At stake at home is not just the chancellor’s clout and coalition, but her own political survival. Since the end of World War II, her conservative Christian Democratic Union has worked together in Parliament with the Bavaria-only Christian Social Union. If the sister parties were to break, Ms. Merkel could face a vote of confidence, decide to step down, or try to continue a minority coalition with the Social Democrats.
Mr. Seehofer and the chancellor met for hours deep into the night on Saturday before the leadership of each party convened separately on Sunday to discuss the matter among themselves.
Heading into Sunday’s talks, the chancellor had sounded confident that the measures she secured in Brussels were sufficient to meet Mr. Seehofer’s demands for increased security for Germany.
“I share the C.S.U.’s aim of on the one hand reducing the number of immigrants being brought to Europe by smugglers, and on the other hand I also share the view that asylum seekers can’t simply choose which country they want to go to,” Ms. Merkel told the public broadcaster ZDF before the talks began.

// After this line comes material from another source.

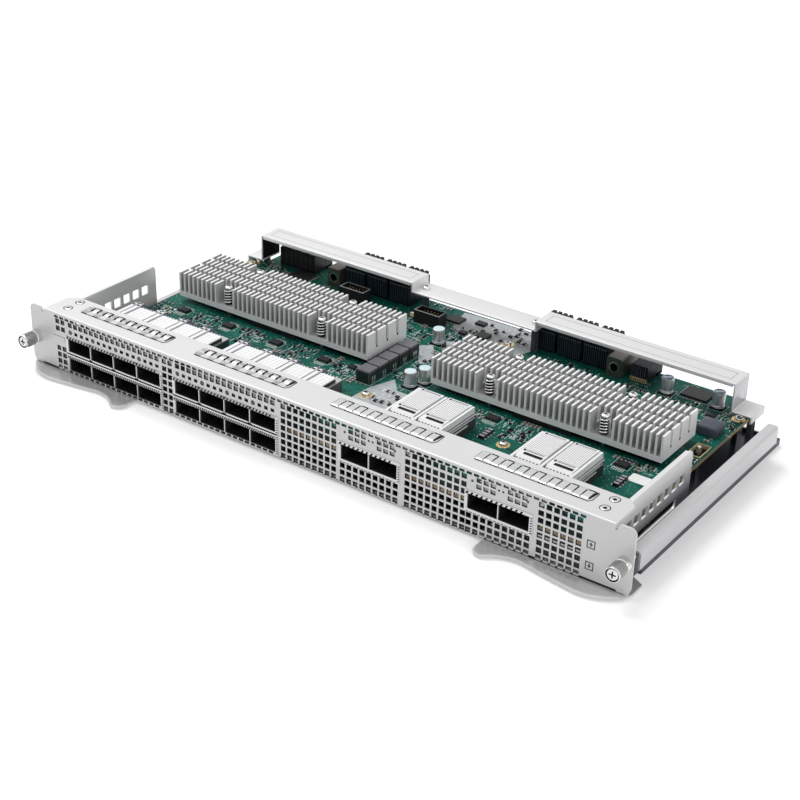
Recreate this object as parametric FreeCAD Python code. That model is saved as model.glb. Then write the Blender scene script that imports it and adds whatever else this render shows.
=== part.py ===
import FreeCAD, Part
import math
import os

from FreeCAD import Vector

# Switch line card: a tray with a perforated faceplate, a dense circuit board with optical port
# cages, two finned heat sinks, backplane connectors, a rear beam, two ejector levers and two
# captive thumbscrews.
# Frame: X left to right along the faceplate, Y from the faceplate's front face to the back,
# Z up from the tray's underside. All lengths are in millimetres.

# Faceplate, one folded sheet
SHEET = 1.2
EAR_WIDTH = 11.7
PLATE_BOTTOM = 2.1
FLANGE_TOP = 40.3
FLANGE_DEPTH = 24.7
FLANGE_CORNER = 5.0
EAR_TOP = 40.9
EAR_CORNER = 3.5
EAR_NOTCH_WIDTH = 1.6
EAR_NOTCH_DEPTH = 3.0
EAR_TAPER_WIDTH = 1.5
EAR_TAPER_HEIGHT = 4.0
FOLD_RADIUS = 1.4
HINGE_FLANGE_LENGTH = 81.0
HINGE_FLANGE_MARGIN = 4.0
HINGE_FLANGE_DEPTH = 15.0

# Grille of square holes, one block to the right of each of the last three port groups
HOLE = 3.4
HOLE_PITCH = 4.45
HOLE_LOWEST = 8.45
GRILLE_MARGINS = (4.7, 6.0, 5.7)
GRILLE_COLUMN_COUNTS = (9, 9, 6)
GRILLE_ROW_COUNT = 4

# Optical ports: two belly-to-belly groups, then two single-row groups, and the faceplate left
# of, between and right of them, which add up to its width between the ears
PORT_COUNTS = (4, 4, 2, 2)
STACKED_COUNT = 2
GROUP_GAPS = (19.4, 10.5, 44.7, 43.7, 47.1)
PORT_PITCH = 19.0
PORT_PARTING = 0.6
PORT_HEIGHT = 8.2
SINGLE_PORT_HEIGHT = 8.7
UPPER_PORT_SILL = 17.3
LOWER_PORT_SILL = 4.4
SINGLE_PORT_SILL = 17.0
CAGE_WALL = 0.4
CAGE_DEPTH = 60.0
SINGLE_CAGE_DEPTH = 74.0
CAGE_HEIGHT = 10.1
SINGLE_CAGE_HEIGHT = 10.4
WINDOW_GAP = 0.3
GASKET_THICKNESS = 0.5
GASKET_OVERLAP = 0.9
CONNECTOR_DEPTH = 14.0
CONNECTOR_SIDE_GAP = 0.3
CONNECTOR_HEADROOM = 2.4
RIDER_WIDTH = 15.6
RIDER_LENGTH = 32.5
RIDER_HEIGHT = 4.0
RIDER_SLOPE = 3.0
RIDER_NOSE = 1.35

# Light pipes over the stacked groups
PIPE_WIDTH = 3.0
PIPE_HEIGHT = 1.8
PIPE_RISE = 1.9
PIPE_TAIL = 2.0
PIPE_COUNT = 4
PIPE_CARRIERS = (20.0, 50.0)
PIPE_CARRIER_DEPTH = 4.0
PIPE_CARRIER_INSET = 1.0

# Conductive finger strips on the top flange
STRIP_OFFSETS = (-1.7, 2.9, 0.3, 11.9)
STRIP_LENGTH = 70.0
STRIP_DEPTH = 10.4
STRIP_FRONT = 9.8
STRIP_FOIL = 0.25
FINGER_COUNT = 8
FINGER_WIDTH = 7.4
FINGER_RISE = 0.95
FINGER_CREST = 0.36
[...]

The issue has consequences beyond Germany’s borders. Austria’s chancellor, Sebastian Kurz, said that if Mr. Seehofer were to order refugees registered in other European Union countries to be turned back from the Germany-Austria border, the Austrian government would follow suit.
“If Germany brings about such measures, then we will, of course, do the same in order to avert damage to the Republic of Austria,” Mr. Kurz told the German newspaper Bild on Sunday.
Ms. Merkel had warned of such a chain reaction, which could effectively spell an end for the free movement of people and goods across the Schengen area, a 26-nation grouping including Austria and Germany that has open borders among member states.
In an interview on Sunday, the chancellor defended her decision to seek a European solution. “We are living in times when there is a lot at stake,” Ms. Merkel said, adding a warning that Europe “is perhaps more in danger than we think.”
“The question of migration can break Europe apart,” she said.